Self-Supervised Learning Using Nonlinear Dependence
M. Hadi Sepanj, Benyamin Ghojogh, Paul Fieguth
TL;DR
CDSSL presents a unified self-supervised framework that integrates linear correlation and nonlinear dependence through HSIC in RKHS to learn robust image representations. By decomposing losses into eight terms that address sample- and feature-wise, auto- and cross- interactions, CDSSL decorrelates redundancy while aligning augmented views, leading to improved linear and nonlinear downstream performance. Empirical results across MNIST, CIFAR, STL-10, ImageNet-100, and domain-adaptation tasks show CDSSL consistently outperforms VICReg, Barlow Twins, SimCLR, and SSL-HSIC, and is able to closely approach or surpass state-of-the-art methods like DINO on select benchmarks.
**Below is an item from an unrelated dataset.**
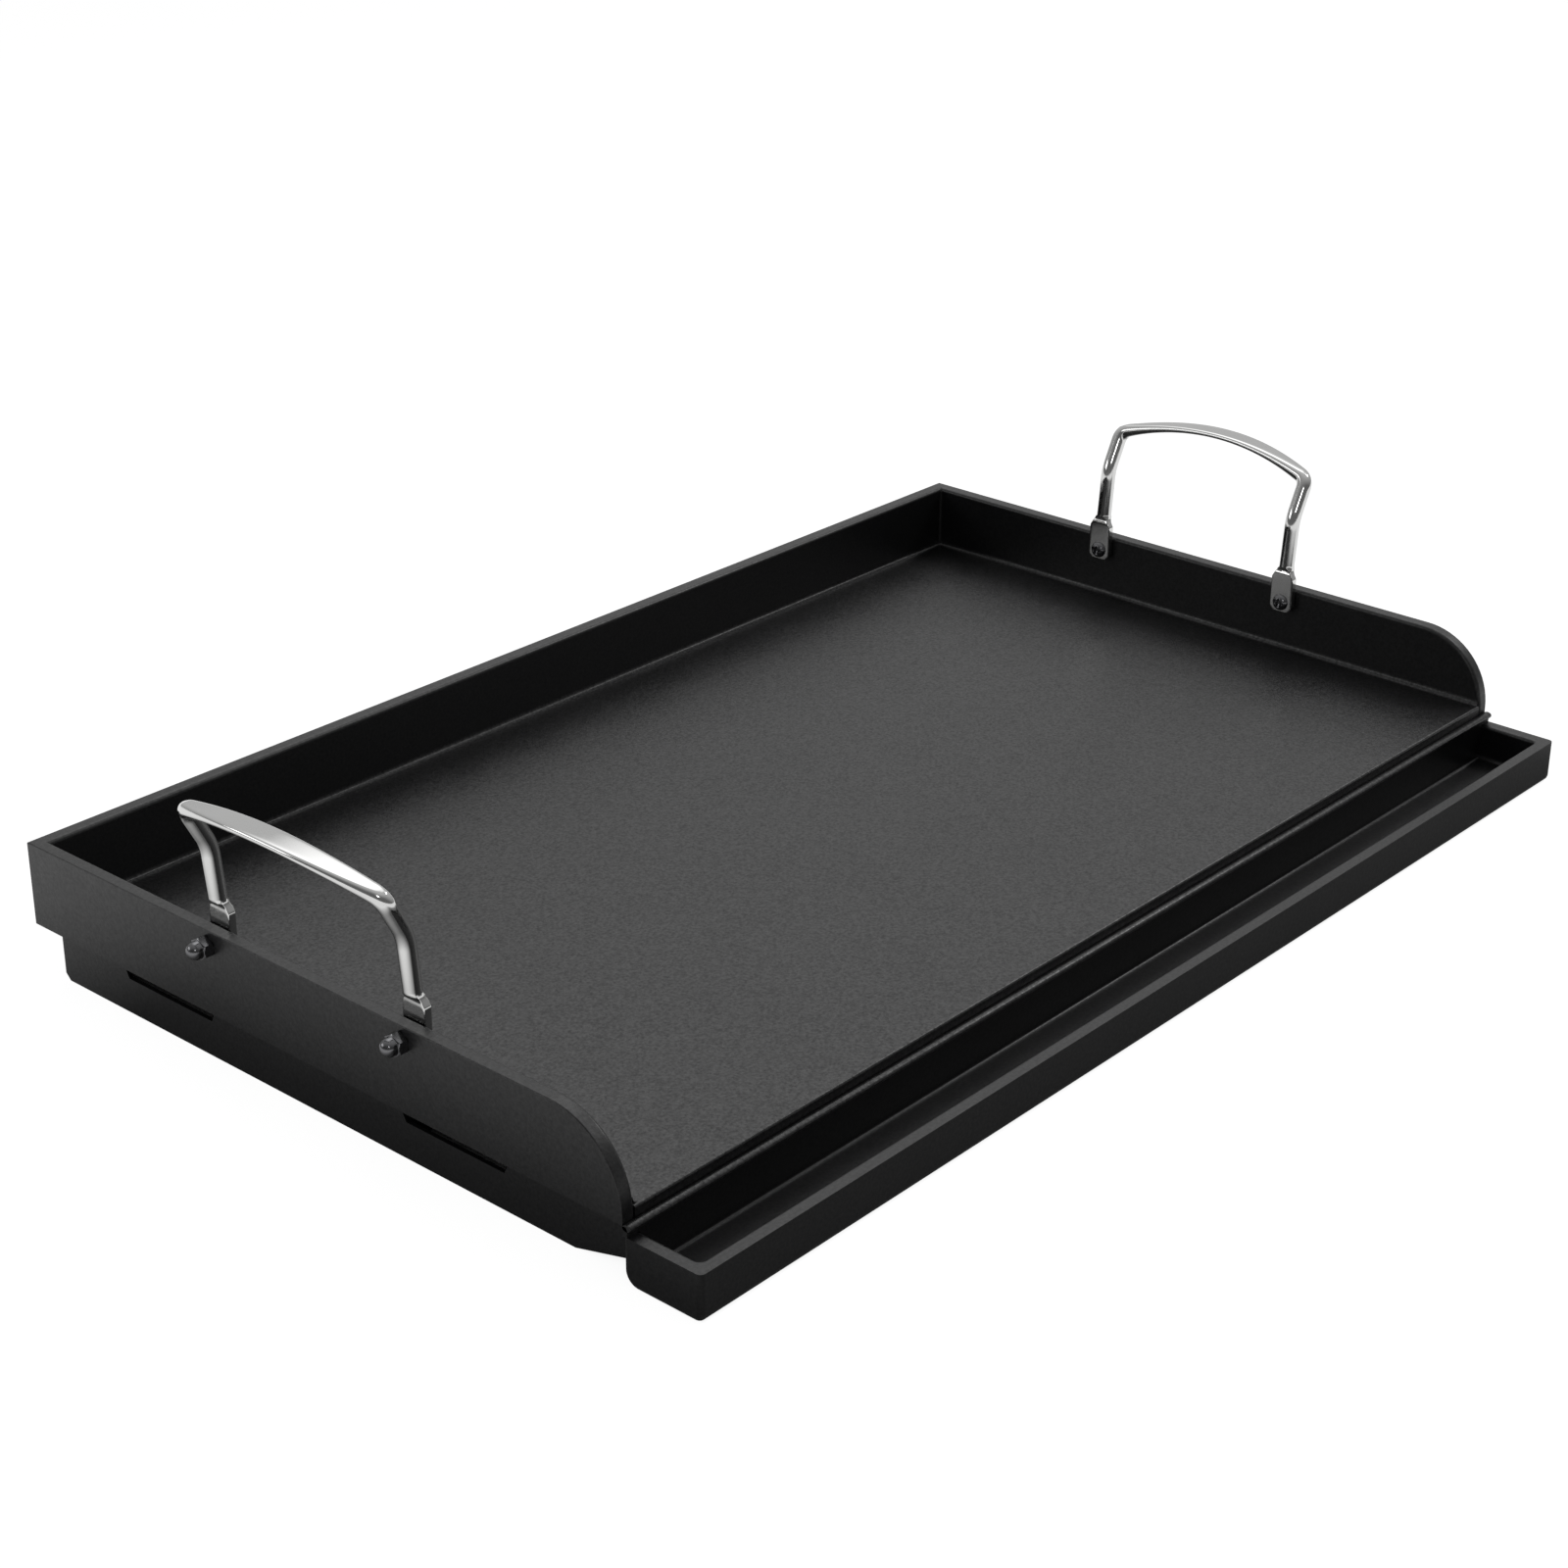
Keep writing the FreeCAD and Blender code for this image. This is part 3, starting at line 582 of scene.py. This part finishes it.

The work demonstrates the practical impact of incorporating nonlinear dependence via HSIC into SSL, offering a generalizable framework that subsumes several existing SSL strategies and yields more discriminative, transferable representations.
Abstract
Self-supervised learning has gained significant attention in contemporary applications, particularly due to the scarcity of labeled data. While existing SSL methodologies primarily address feature variance and linear correlations, they often neglect the intricate relations between samples and the nonlinear dependencies inherent in complex data--especially prevalent in high-dimensional visual data. In this paper, we introduce Correlation-Dependence Self-Supervised Learning (CDSSL), a novel framework that unifies and extends existing SSL paradigms by integrating both linear correlations and nonlinear dependencies, encapsulating sample-wise and feature-wise interactions. Our approach incorporates the Hilbert-Schmidt Independence Criterion (HSIC) to robustly capture nonlinear dependencies within a Reproducing Kernel Hilbert Space, enriching representation learning. Experimental evaluations on diverse benchmarks demonstrate the efficacy of CDSSL in improving representation quality.